Britain’s Covid-19 levels have risen to their highest in three months, after lockdown restrictions were relaxed to open large parts of the economy.
A total of 212,880 people gave positive test results at least once in the week to October 6, up 2 per cent on the previous week, the latest Test and Trace figures show.
It is the highest number since the week ending July 21, when the figure hit 309,476.
The Government said another 157 people died from Covid-19 as of Thursday, up from 122 the previous week and bringing the UK total to 138,237.
England’s chief medical officer, Prof Chris Whitty, said winter was going to be “exceptionally difficult” for the National Health Service, with Covid infections, flu and a backlog of delayed operations contributing to the pressure.
“In terms of where Covid will go over the winter, well I think the winter as a whole, I regret to say, is going to be exceptionally difficult for the NHS,” Prof Whitty said.
“That is, irrespective of whether we have a relatively low but non-trivial amount of Covid, or whether we actually have a further surge in the winter.”
Mid-July was the last time there was a major surge in Covid-19 cases in England.
The latest numbers are still well below the level reached during the second wave of the virus when Test and Trace figures peaked at 390,282 cases in the week to January 6.
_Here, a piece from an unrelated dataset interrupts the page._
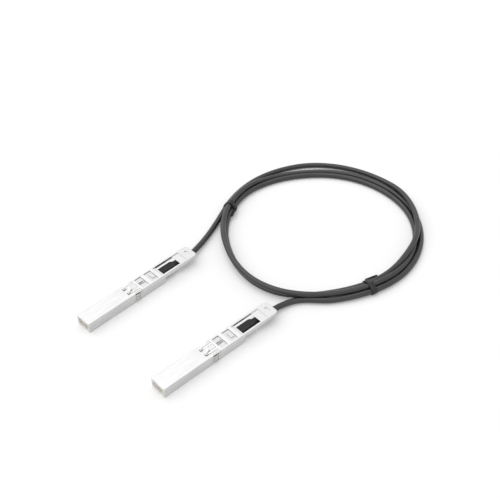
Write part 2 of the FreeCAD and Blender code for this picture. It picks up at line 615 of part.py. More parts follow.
def make_cable_boot(label):
    """Moulded strain relief: a captive flange, a flat grip, a taper and a grooved sleeve."""
    body = new_body(label)

    def rounded(name, width, height, corner, offset):
        sketch = new_sketch(body, label + name, "XZ_Plane", "-(" + offset + ")")
        side, up, cut = "(" + width + ") / 2", "(" + height + ") / 2", corner
        corners = [(1, 1, 0), (1, 1, 1), (-1, 1, 1), (-1, 1, 0),
                   (-1, -1, 0), (-1, -1, 1), (1, -1, 1), (1, -1, 0)]
        add_outline(sketch, [
            ("%d * (%s - %s * %s)" % (right, side, cut, "1" if flat else "0"),
             "$cable_height + %d * (%s - %s * %s)" % (top, up, cut, "0" if flat else "1"))
            for right, top, flat in corners])
        return sketch

    flange = rounded("_flange", "$boot_flange_width", "$boot_flange_height",
                     "$boot_round / 2", BAY_END)
    pad(body, flange, "$boot_flange_length")
    grip = rounded("_grip", "$boot_width", "$boot_height", "$boot_round", "$boot_grip_end")
    pad(body, grip, "$boot_grip_end - (" + BAY_END + ")")
    taper_start = rounded("_taper_start", "$boot_width", "$boot_height", "$boot_round",
                          "$boot_grip_end")
    taper_end = rounded("_taper_end", "$sleeve_width", "$sleeve_width * 0.95",
                        "$sleeve_width * 0.29", "$boot_taper_end")
    taper = body.newObject("PartDesign::AdditiveLoft", label + "_taper")
    taper.Profile = taper_start
    taper.Sections = [taper_end]
    taper.Ruled = True
    sleeve = new_sketch(body, label + "_sleeve", "XZ_Plane", "-$boot_end")
    add_circle(sleeve, "0", "$cable_height", "$sleeve_width / 2")
    pad(body, sleeve, "$boot_end - $boot_taper_end + 0.2")
    profile = new_sketch(body, label + "_groove", "XY_Plane", "$cable_height")
    low = "$boot_end - $groove_pitch * $groove_count"
    add_outline(profile, box_points("$sleeve_width / 2 - $groove_depth",
                                    "$sleeve_width / 2 + $cut_over", low,
                                    low + " + $groove_width"))
    groove = body.newObject("PartDesign::Groove", label + "_groove_cut")
    groove.Profile = profile
    groove.ReferenceAxis = (profile, ["V_Axis"])
    groove.Angle = 360
    repeat(body, label + "_grooves", [groove], "Y_Axis",
           "$groove_pitch * ($groove_count - 1)", "$groove_count")
    bore = new_sketch(body, label + "_bore", "XZ_Plane", "-$boot_end - $cut_over")
    add_circle(bore, "0", "$cable_height", "$cable_width / 2")
    pocket(body, bore, "$boot_end - (" + BAY_END + ") + $boot_flange_length + 2 * $cut_over",
           forwards=True)
    return body


def make_crimp_ferrule(label):
    body = new_body(label)
    ring = new_sketch(body, label + "_ring", "XZ_Plane", "-$stub_start - $ferrule_length")
    corner = "$ferrule_flats / 2 / cos(30)"
    add_outline(ring, [("%s * cos(%d)" % (corner, 60 * k),
                        "$cable_height + %s * sin(%d)" % (corner, 60 * k)) for k in range(6)])
    pad(body, ring, "$ferrule_length")
    bore = new_sketch(body, label + "_bore", "XZ_Plane",
                      "-$stub_start - $ferrule_length - $cut_over")
    add_circle(bore, "0", "$cable_height", "$cable_width / 2")
    pocket(body, bore, "$ferrule_length + 2 * $cut_over", forwards=True)
    return body


def make_screw(label, place):
    """Cheese-head screw with a crossed drive, driven up through the base into the cover."""
    body = new_body(label)
    head = new_sketch(body, label + "_head", "XY_Plane", "$head_inset")
    add_circle(head, "0", place, "$head_radius")
    pad(body, head, "$head_height")
    shank = new_sketch(body, label + "_shank", "XY_Plane", "$head_inset + $head_height / 2")
    add_circle(shank, "0", place, "$screw_radius")
    pad(body, shank, "$screw_top - $head_inset - $head_height / 2 - $screw_clearance")
    drive = new_sketch(body, label + "_drive", "XY_Plane", "$head_inset")
    wide, thin = "$drive_length / 2", "$drive_width / 2"
    corners = [(thin, thin), (wide, thin), (wide, "-" + thin), (thin, "-" + thin),
               (thin, "-" + wide), ("-" + thin, "-" + wide), ("-" + thin, "-" + thin),
               ("-" + wide, "-" + thin), ("-" + wide, thin), ("-" + thin, thin),
               ("-" + thin, wide), (thin, wide)]
    add_outline(drive, [(across, place + " + " + along) for across, along in corners])
    pocket(body, drive, "$drive_depth", forwards=True)
    return body


def make_cable_stub(label):
    """The end of the cable that the module holds, from the crimp to the boot's mouth."""
    stub = doc.addObject("Part::Cylinder", label)
    bind(stub, "Radius", "$cable_width / 2")
    bind(stub, "Height", "$boot_end - $stub_start")
    stub.Placement = Placement(Vector(0, size["stub_start"], size["cable_height"]),
                               Rotation(X_WAY, -90))
    return stub


def tube(route, radius):
    """A round tube along straight runs, with the largest arc that each corner has room for."""
    runs = [(b - a).Length for a, b in zip(route, route[1:])]
    edges, start, radii = [], route[0], []
    for k in range(1, len(route) - 1):
        back = (route[k - 1] - route[k]).normalize()
        ahead = (route[k + 1] - route[k]).normalize()
        turn = math.pi - back.getAngle(ahead)
        reach = 0.45 * min(runs[k - 1], runs[k])
        bend = reach / math.tan(turn / 2)
        enter, leave = route[k] + back * reach, route[k] + ahead * reach
        middle = (back + ahead).normalize()
        crown = route[k] + middle * (bend / math.cos(turn / 2) - bend)
        edges += [Part.LineSegment(start, enter).toShape(),
                  Part.Arc(enter, crown, leave).toShape()]
        start = leave
        radii.append(bend)
    edges.append(Part.LineSegment(start, route[-1]).toShape())
    path = Part.Wire(edges)
    ring = Part.Wire(Part.makeCircle(radius, route[0], route[1] - route[0]))
    solid = path.makePipeShell([ring], True, True)
    expected = math.pi * radius ** 2 * path.Length
    return solid, path.Length, radii, expected


def make_tube(label, route, radius):
    solid, length, radii, expected = tube(route, radius)
    print("%s: length %.1f, volume %.1f of %.1f, bend radii %s" % (
        label, length, solid.Volume, expected, ", ".join("%.0f" % r for r in radii)))
    feature = doc.addObject("Part::Feature", label)
    feature.Shape = solid
    return feature


def make_wire_pair(label, side):
    """One screened pair, from the block at the card to the cable's end."""
    far, close = side * size["pair_spread"], side * size["pair_close"]
    turn_end = size["stub_start"] - 1.0
    height = size["cable_height"]
    route = [Vector(far, size["anchor_end"], height), Vector(far, size["pair_turn"], height),
             Vector(close, turn_end, height), Vector(close, size["stub_start"], height)]
    return make_tube(label, route, size["pair_width"] / 2)


def coil_radius(angle, kind):
    """How far the coil's inner or outer edge lies from its middle, at an angle in degrees."""
    off_fan = math.radians(angle - size["coil_fan_angle"])
    fan, side = size["coil_%s_fan" % kind], size["coil_%s_side" % kind]
    shift = size["coil_%s_shift" % kind] * (1 if kind == "outer" else -1)
    plain = 1 / math.hypot(math.cos(off_fan) / fan, math.sin(off_fan) / side)
    return plain + shift * math.cos(off_fan)


def make_coil(label):
    """The wound cable's outer form: a ring, widest where its turns fan out."""
    solids = []
    for kind in ("outer", "inner"):
        fan, side = "coil_%s_fan" % kind, "coil_%s_side" % kind
        along_fan = size[fan] >= size[side]
        major, minor = (fan, side) if along_fan else (side, fan)
        shift = size["coil_%s_shift" % kind] * (1 if kind == "outer" else -1)
        fan_way = math.radians(size["coil_fan_angle"])
        middle = Vector(size["coil_x"] + shift * math.cos(fan_way),
                        size["coil_y"] + shift * math.sin(fan_way), size["coil_lift"])
        ellipse = doc.addObject("Part::Ellipse", label + "_" + kind)
        bind(ellipse, "MajorRadius", "$" + major)
        bind(ellipse, "MinorRadius", "$" + minor)
        turn = size["coil_fan_angle"] + (0 if along_fan else 90)
        ellipse.Placement = Placement(middle, Rotation(Z_WAY, turn))
        block = doc.addObject("Part::Extrusion", label + "_" + kind + "_block")
        block.Base = ellipse
        block.DirMode = "Custom"
        block.Dir = Z_WAY
        bind(block, "LengthFwd", "$coil_height")
        block.Solid = True
        solids.append(block)
    ring = doc.addObject("Part::Cut", label + "_ring")
    ring.Base, ring.Tool = solids
    doc.recompute()
    coil = doc.addObject("Part::Fillet", label)
    coil.Base = ring
    coil.Edges = [(k + 1, size["coil_round"], size["coil_round"])
                  for k, edge in enumerate(ring.Shape.Edges)
                  if edge.BoundBox.ZLength < 0.01]
    return coil


def make_tie(label, angle, tail_side):
    """A wire tie: a band folded round the coil and its twisted ends beside it."""
    inner, outer = coil_radius(angle, "inner"), coil_radius(angle, "outer")
    wall, lift = size["tie_thickness"], size["coil_lift"]
    boxes = []
    for name, grow in (("hole", 0.0), ("band", wall)):
        block = doc.addObject("Part::Box", label + "_" + name)
        width = size["tie_width"] + (2 if name == "hole" else 0)
        block.Length = outer - inner + 2 * grow
        block.Height = size["coil_height"] + 2 * grow
        block.Width = width
        block.Placement = Placement(Vector(inner - grow, -width / 2, lift - grow), Rotation())
        doc.recompute()
        rounded = doc.addObject("Part::Fillet", label + "_" + name + "_round")
        rounded.Base = block
        corner = size["coil_round"] + grow
        rounded.Edges = [(k + 1, corner, corner) for k, edge in enumerate(block.Shape.Edges)
                         if straight_along(edge, Y_WAY)]
        boxes.append(rounded)
    band = doc.addObject("Part::Cut", label + "_loop")
    band.Base, band.Tool = boxes[1], boxes[0]
    tail = doc.addObject("Part::Cylinder", label + "_tail")
    bind(tail, "Radius", "$tail_radius")
    bind(tail, "Height", "$tail_length")
    sideways = inner - wall if tail_side < 0 else outer + wall
    reach = size["tail_radius"] * 0.6
    tail.Placement = Placement(
        Vector(sideways + tail_side * reach, -size["tie_width"] / 2,
               lift + size["coil_height"] * 0.55), Rotation(X_WAY, -90))
    tie = doc.addObject("Part::Fuse", label)
    tie.Base, tie.Tool = band, tail
    middle = Vector(size["coil_x"], size["coil_y"], 0)
    tie.Placement = Placement(middle, Rotation(Z_WAY, angle))
    return tie


def placed(point):
    """Where a point of module B's own frame lies in the model."""
    return MODULE_PLACES["b"].multVec(Vector(*point))


MODULE_PLACES = {
    "a": Placement(),
    "b": Placement(Vector(size["module_b_x"], 0, 0), Rotation(Z_WAY, -size["module_b_turn"])),
}
RADIUS = size["cable_width"] / 2
EXIT = (0, size["boot_end"], size["cable_height"])
LEAD_START = (0, size["boot_end"] + size["lead_straight"], size["cable_height"])
LEAD_A = [Vector(*EXIT), Vector(*LEAD_START), Vector(-3.5, 115.5, 3.2),
          Vector(-8.4, 129.5, 2.5), Vector(-14.3, 144.2, 2.6), Vector(-20.0, 157.8, 3.6)]
LEAD_B = [placed(EXIT), placed(LEAD_START), Vector(87.3, 114.0, 3.1),
          Vector(90.0, 122.8, 2.6), Vector(95.6, 130.2, 2.6), Vector(102.6, 135.9, 2.9)]

parts = {}
for side, place in MODULE_PLACES.items():
    module = [
        make_base_shell("base_shell_" + side),
        make_cover_shell("cover_shell_" + side),
        make_release_frame("release_frame_" + side),
        make_return_spring("return_spring_" + side),
        make_contact_collar("contact_collar_" + side),
        make_paddle_card("paddle_card_" + side),
        make_card_contacts("card_contacts_" + side),
        make_memory_chip("memory_chip_" + side),
        make_wire_anchor("wire_anchor_" + side),
        make_wire_pair("transmit_pair_" + side, 1),
        make_wire_pair("receive_pair_" + side, -1),
        make_crimp_ferrule("crimp_ferrule_" + side),
        make_cable_boot("cable_boot_" + side),
        make_cable_stub("cable_stub_" + side),
        make_screw("front_screw_" + side, "$screw_front"),
        make_screw("rear_screw_" + side, "$screw_rear"),
    ]
    for piece in module:
        piece.Placement = place * piece.Placement
        parts[piece.Label] = piece
parts["cable_lead_a"] = make_tube("cable_lead_a", LEAD_A, RADIUS)
parts["cable_lead_b"] = make_tube("cable_lead_b", LEAD_B, RADIUS)
parts["cable_coil"] = make_coil("cable_coil")
parts["coil_tie_a"] = make_tie("coil_tie_a", 204.0, -1)
parts["coil_tie_b"] = make_tie("coil_tie_b", -19.0, -1)

doc.recompute()
for thing in doc.Objects:
    if "Invalid" in thing.State or "Error" in thing.State:
        raise ValueError("%s did not build: %s" % (thing.Label, thing.State))
for label, piece in parts.items():
    if piece.Shape.isNull() or not piece.Shape.isValid():
        raise ValueError(label + " has no sound shape")

os.makedirs("parts", exist_ok=True)
for label, piece in parts.items():
    piece.Shape.exportStep("parts/%s.step" % label)
    bounds = piece.Shape.BoundBox
    print("%-18s %d solids, %8.1f mm3, z %.2f to %.2f" % (
        label, len(piece.Shape.Solids), piece.Shape.Volume, bounds.ZMin, bounds.ZMax))
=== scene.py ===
import math

import bmesh
import bpy
from mathutils import Matrix, Vector


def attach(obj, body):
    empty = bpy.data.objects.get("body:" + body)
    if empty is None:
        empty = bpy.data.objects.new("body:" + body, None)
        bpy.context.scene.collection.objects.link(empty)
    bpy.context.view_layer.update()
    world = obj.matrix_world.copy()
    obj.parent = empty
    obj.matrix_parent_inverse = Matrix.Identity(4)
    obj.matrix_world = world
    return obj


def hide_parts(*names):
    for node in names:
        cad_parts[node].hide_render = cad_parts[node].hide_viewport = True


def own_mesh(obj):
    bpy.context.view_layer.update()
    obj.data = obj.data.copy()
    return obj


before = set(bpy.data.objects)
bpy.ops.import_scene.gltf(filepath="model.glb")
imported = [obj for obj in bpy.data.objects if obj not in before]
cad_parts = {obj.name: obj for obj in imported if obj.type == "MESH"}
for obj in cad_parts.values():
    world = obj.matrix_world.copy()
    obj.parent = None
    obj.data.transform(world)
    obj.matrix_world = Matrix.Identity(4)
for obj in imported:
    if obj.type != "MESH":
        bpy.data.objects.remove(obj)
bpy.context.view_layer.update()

scene = bpy.context.scene
MM = 0.001


def add_object(name, data):
    holder = bpy.data.objects.new(name, data)
    scene.collection.objects.link(holder)
    return holder


def add_mesh(name, shape):
    """The finished bmesh, in metres, as an object at the origin."""
    mesh = bpy.data.meshes.new(name)
    shape.to_mesh(mesh)
    shape.free()
    return add_object(name, mesh)


# ---------------------------------------------------------------- camera

VIEW_TARGET = Vector((26.1, 142.5, 0.0)) * MM
VIEW_AZIMUTH = math.radians(44.48)
VIEW_ELEVATION = math.radians(42.02)
VIEW_DISTANCE = 620.0 * MM
LENS = 56.3
FILM_WIDTH = 36.0


def aim(holder, towards):
    """Turn a camera or a light so that it looks back along the way that it lies in."""
    holder.rotation_euler = (-towards).to_track_quat("-Z", "Y").to_euler()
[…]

Almost 10 per cent of people who were transferred to Test and Trace in England in the week to October 6 were not reached, meaning they were not able to provide details of recent close contacts.
Anyone in England who tests positive for Covid-19 is transferred to Test and Trace so their contacts can be identified and alerted.
Of 200,074 people transferred to Test and Trace in the most recent week, 19,311 were not reached.
The East Midlands has the highest rate, with 488.7 cases for every 100,000 people in the seven days to October 10, up from 450.
Yorkshire and the Humber has the second highest rate at 453.4, up from 409.0. London has the lowest at 214.2, up from 204.6.